## START THE DATA

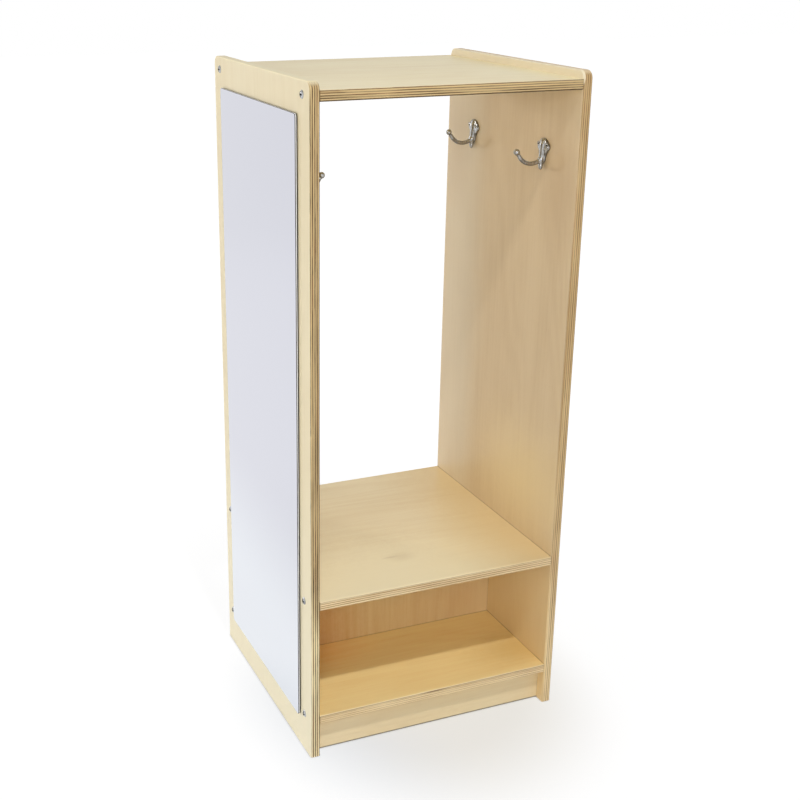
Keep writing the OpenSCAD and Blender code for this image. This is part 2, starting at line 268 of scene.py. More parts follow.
tone = calc(veneer, "MULTIPLY_ADD", clouds, CLOUD_SHARE, CLOUD_SHIFT)
tone = calc(veneer, "MULTIPLY_ADD", contours, CONTOUR_SHARE, tone)
tone = calc(veneer, "SUBTRACT", tone, STREAK_SHIFT)
tone = calc(veneer, "MULTIPLY_ADD", streaks, STREAK_SHARE, tone)
tone = calc(veneer, "MULTIPLY", tone, take["Figure"])
tone = calc(veneer, "MULTIPLY_ADD", pores, PORE_SHARE, tone)
deepness = spread(veneer, tone, -0.1, 1.1)
feed(veneer, give["Colour"], mixed(veneer, deepness, take["Pale"], take["Deep"]))

dryness = calc(veneer, "ADD", streaks, calc(veneer, "MULTIPLY", pores, 0.4))
feed(veneer, give["Roughness"], spread(veneer, dryness, 0.2, 1.2, 0.36, 0.52))
relief = calc(veneer, "SUBTRACT", calc(veneer, "MULTIPLY", streaks, 0.5), pores)
feed(veneer, give["Height"], relief)
print("group", veneer.name, len(veneer.nodes), "nodes")

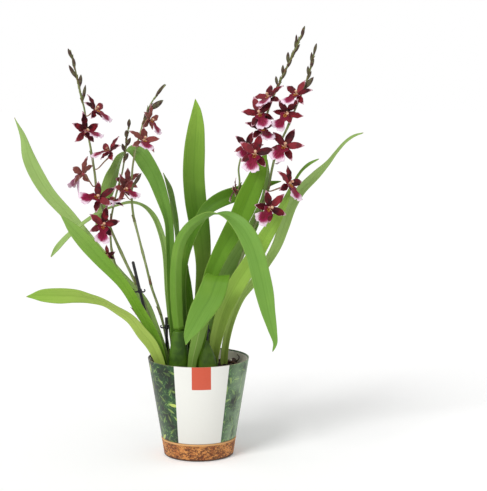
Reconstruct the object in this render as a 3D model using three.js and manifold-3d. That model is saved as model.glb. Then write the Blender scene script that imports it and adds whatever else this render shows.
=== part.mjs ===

## END THE DATA

### EXERCISE OBJECTIVE
Return every line from the one holding "Reconstruct the object" through the end of the data, exactly as it appears, with both ends kept and nothing else.

### REPLY
Reconstruct the object in this render as a 3D model using three.js and manifold-3d. That model is saved as model.glb. Then write the Blender scene script that imports it and adds whatever else this render shows.
=== part.mjs ===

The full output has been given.